◆ **PROBLEM TO WORK ON**: Reproduce exactly the lines from the one containing "mesh = build_pad()" through the one containing "cad_parts[node].hide_render = cad_parts[node].hide_viewport", both included, and nothing else.

┌──

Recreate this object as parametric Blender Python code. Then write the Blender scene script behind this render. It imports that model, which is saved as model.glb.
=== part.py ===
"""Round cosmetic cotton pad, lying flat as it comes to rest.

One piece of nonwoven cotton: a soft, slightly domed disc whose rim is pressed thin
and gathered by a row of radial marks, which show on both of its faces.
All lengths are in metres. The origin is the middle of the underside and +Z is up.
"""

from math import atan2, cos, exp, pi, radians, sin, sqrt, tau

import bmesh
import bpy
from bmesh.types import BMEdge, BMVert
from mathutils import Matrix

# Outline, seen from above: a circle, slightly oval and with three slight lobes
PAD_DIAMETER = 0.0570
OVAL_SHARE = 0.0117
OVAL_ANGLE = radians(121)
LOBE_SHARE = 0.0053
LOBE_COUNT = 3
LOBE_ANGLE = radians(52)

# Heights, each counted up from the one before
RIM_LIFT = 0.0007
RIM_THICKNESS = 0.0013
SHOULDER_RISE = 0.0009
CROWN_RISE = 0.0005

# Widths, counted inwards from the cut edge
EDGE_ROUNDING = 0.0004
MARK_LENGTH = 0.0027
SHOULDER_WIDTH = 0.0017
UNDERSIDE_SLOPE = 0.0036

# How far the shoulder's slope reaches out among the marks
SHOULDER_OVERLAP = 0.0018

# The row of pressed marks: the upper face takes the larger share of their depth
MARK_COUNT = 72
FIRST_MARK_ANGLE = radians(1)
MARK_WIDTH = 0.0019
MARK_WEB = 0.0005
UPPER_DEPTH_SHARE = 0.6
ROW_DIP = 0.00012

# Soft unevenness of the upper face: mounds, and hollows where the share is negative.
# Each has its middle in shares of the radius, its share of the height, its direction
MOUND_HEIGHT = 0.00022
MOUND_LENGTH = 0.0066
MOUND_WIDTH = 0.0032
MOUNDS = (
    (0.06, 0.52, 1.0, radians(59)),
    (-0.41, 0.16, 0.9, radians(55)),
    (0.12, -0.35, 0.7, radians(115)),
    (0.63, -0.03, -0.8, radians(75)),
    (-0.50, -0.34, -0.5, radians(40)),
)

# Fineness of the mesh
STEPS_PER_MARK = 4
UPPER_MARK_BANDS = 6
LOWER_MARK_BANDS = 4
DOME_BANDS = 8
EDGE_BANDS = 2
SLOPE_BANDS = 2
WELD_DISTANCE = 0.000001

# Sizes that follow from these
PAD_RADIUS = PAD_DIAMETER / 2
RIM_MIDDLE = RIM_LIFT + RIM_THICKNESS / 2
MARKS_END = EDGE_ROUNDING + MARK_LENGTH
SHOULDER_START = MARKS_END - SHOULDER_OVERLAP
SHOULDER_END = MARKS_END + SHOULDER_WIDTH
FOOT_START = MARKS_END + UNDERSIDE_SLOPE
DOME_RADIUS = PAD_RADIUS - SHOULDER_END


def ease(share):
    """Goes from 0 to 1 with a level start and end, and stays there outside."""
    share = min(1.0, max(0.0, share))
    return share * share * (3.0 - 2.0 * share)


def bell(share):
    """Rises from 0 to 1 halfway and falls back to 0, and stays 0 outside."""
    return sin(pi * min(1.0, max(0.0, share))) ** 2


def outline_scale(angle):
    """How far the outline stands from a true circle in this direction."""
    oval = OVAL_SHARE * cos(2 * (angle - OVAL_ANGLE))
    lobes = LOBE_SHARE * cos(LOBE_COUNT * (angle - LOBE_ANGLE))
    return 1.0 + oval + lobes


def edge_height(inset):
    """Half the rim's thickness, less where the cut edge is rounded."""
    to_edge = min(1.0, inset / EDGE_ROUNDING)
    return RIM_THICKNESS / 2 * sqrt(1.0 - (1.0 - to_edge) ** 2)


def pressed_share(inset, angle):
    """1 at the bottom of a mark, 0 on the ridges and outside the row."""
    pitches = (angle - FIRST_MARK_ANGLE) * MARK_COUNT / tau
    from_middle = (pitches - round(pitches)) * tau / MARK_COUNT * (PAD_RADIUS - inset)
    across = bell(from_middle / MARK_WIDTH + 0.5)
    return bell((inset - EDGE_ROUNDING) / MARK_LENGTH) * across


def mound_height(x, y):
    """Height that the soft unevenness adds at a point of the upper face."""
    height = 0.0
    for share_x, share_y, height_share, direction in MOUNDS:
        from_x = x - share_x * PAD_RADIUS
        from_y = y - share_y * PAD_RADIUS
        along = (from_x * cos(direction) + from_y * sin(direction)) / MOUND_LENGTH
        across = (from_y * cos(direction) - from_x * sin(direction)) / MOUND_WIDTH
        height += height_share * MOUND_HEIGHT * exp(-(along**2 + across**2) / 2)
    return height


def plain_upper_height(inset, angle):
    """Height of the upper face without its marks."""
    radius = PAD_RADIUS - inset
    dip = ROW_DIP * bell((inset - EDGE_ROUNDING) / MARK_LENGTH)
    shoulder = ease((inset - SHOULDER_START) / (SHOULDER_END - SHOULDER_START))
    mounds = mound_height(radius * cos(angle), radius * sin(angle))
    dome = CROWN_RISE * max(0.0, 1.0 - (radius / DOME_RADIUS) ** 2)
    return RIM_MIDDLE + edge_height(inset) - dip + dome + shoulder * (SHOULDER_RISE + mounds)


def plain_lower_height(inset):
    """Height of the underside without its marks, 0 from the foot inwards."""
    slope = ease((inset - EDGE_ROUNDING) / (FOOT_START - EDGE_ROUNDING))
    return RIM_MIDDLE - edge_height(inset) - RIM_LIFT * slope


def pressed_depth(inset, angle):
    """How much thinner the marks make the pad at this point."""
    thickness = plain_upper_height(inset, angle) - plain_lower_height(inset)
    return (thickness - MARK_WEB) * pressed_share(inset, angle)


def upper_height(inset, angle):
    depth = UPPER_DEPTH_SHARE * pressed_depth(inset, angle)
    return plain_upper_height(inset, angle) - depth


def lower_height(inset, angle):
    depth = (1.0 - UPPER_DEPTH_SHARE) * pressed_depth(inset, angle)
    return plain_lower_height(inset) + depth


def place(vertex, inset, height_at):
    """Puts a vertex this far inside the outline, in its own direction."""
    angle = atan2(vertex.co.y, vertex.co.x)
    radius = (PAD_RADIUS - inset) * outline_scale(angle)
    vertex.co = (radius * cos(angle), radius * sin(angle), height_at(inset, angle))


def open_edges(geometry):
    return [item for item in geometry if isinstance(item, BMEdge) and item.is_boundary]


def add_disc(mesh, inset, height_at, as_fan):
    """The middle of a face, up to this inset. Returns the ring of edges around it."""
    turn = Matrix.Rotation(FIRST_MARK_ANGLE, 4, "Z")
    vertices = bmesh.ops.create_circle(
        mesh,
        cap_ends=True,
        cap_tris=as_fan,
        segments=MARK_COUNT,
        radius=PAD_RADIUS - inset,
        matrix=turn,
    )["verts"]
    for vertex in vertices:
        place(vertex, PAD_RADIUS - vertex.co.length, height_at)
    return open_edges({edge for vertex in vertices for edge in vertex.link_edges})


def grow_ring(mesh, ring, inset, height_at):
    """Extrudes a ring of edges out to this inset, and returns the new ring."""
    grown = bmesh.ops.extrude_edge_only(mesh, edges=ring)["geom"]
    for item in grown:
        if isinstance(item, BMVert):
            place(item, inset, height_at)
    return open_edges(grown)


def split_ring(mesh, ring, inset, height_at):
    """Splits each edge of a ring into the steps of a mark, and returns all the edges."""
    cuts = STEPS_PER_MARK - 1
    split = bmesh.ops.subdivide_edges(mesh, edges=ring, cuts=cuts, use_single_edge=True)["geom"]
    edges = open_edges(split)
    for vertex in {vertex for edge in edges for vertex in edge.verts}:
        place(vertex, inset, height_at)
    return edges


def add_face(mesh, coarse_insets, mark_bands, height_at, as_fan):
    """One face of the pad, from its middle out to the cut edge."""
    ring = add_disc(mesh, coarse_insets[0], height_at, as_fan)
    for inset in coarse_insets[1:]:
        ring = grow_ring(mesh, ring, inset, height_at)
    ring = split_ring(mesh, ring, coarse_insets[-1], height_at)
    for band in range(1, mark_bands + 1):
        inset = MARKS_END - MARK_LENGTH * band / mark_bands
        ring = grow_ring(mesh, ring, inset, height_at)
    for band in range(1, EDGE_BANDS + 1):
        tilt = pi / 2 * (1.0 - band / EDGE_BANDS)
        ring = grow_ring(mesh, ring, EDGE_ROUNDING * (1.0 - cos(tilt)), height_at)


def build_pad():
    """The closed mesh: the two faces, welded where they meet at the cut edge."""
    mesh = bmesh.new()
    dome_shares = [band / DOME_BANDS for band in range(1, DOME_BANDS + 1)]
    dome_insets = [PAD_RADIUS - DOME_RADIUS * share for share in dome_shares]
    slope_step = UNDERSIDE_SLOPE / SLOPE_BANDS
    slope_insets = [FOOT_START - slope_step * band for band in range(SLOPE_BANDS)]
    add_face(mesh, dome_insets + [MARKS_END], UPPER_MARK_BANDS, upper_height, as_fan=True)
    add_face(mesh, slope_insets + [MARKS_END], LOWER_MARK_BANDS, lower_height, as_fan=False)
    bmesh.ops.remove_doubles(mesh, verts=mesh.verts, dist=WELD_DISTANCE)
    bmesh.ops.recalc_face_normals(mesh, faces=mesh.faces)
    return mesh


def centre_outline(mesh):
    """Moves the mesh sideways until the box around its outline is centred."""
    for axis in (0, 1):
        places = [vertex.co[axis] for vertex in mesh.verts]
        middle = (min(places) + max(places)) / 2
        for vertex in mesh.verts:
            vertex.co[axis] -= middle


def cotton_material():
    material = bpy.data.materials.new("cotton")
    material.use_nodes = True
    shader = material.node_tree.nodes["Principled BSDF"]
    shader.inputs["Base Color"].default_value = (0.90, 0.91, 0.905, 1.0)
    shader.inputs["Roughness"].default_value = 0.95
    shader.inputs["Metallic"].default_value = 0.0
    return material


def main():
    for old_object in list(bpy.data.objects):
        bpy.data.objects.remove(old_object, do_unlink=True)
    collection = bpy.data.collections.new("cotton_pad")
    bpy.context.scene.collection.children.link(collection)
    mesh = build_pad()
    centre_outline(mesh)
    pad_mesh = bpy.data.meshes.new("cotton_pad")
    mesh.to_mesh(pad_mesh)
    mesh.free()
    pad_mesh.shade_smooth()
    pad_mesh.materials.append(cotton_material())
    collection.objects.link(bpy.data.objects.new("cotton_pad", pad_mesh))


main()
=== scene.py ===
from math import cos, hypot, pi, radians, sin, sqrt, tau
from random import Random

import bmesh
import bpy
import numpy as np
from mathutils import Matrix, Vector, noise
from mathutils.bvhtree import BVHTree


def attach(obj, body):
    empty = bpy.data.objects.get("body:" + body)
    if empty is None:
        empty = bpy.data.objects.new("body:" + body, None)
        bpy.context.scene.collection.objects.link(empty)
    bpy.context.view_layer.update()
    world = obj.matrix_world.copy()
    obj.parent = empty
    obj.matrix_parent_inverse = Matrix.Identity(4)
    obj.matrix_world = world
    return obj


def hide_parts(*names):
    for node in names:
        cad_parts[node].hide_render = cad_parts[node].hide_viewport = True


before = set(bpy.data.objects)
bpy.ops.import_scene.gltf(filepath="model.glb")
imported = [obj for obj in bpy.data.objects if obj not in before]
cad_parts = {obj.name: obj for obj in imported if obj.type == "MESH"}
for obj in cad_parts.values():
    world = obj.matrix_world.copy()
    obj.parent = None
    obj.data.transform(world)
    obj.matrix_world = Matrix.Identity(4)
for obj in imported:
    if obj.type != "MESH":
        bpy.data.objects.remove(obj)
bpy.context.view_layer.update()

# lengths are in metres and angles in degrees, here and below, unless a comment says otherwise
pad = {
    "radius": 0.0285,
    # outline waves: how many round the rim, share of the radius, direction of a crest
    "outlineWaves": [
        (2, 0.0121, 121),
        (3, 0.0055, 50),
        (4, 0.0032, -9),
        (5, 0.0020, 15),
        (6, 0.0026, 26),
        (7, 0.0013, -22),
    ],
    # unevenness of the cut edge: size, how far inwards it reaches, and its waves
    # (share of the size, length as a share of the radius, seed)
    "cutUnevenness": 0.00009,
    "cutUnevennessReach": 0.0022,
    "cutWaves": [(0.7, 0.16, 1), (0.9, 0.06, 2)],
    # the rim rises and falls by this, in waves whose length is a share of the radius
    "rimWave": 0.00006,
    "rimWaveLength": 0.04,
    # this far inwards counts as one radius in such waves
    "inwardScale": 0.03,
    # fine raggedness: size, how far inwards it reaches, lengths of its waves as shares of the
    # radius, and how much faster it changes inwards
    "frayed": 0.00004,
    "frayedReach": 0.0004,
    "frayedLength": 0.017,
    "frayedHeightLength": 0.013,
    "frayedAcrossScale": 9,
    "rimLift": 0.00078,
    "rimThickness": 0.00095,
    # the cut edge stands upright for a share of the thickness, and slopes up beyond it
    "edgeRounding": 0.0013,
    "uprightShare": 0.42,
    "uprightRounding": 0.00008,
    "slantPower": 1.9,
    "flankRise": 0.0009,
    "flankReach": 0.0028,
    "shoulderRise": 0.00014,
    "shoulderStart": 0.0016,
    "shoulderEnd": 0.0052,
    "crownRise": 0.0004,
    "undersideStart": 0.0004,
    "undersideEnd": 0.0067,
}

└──

◆ **REPLY TO THE TASK**:
    mesh = build_pad()
    centre_outline(mesh)
    pad_mesh = bpy.data.meshes.new("cotton_pad")
    mesh.to_mesh(pad_mesh)
    mesh.free()
    pad_mesh.shade_smooth()
    pad_mesh.materials.append(cotton_material())
    collection.objects.link(bpy.data.objects.new("cotton_pad", pad_mesh))


main()
=== scene.py ===
from math import cos, hypot, pi, radians, sin, sqrt, tau
from random import Random

import bmesh
import bpy
import numpy as np
from mathutils import Matrix, Vector, noise
from mathutils.bvhtree import BVHTree


def attach(obj, body):
    empty = bpy.data.objects.get("body:" + body)
    if empty is None:
        empty = bpy.data.objects.new("body:" + body, None)
        bpy.context.scene.collection.objects.link(empty)
    bpy.context.view_layer.update()
    world = obj.matrix_world.copy()
    obj.parent = empty
    obj.matrix_parent_inverse = Matrix.Identity(4)
    obj.matrix_world = world
    return obj


def hide_parts(*names):
    for node in names:
        cad_parts[node].hide_render = cad_parts[node].hide_viewport = True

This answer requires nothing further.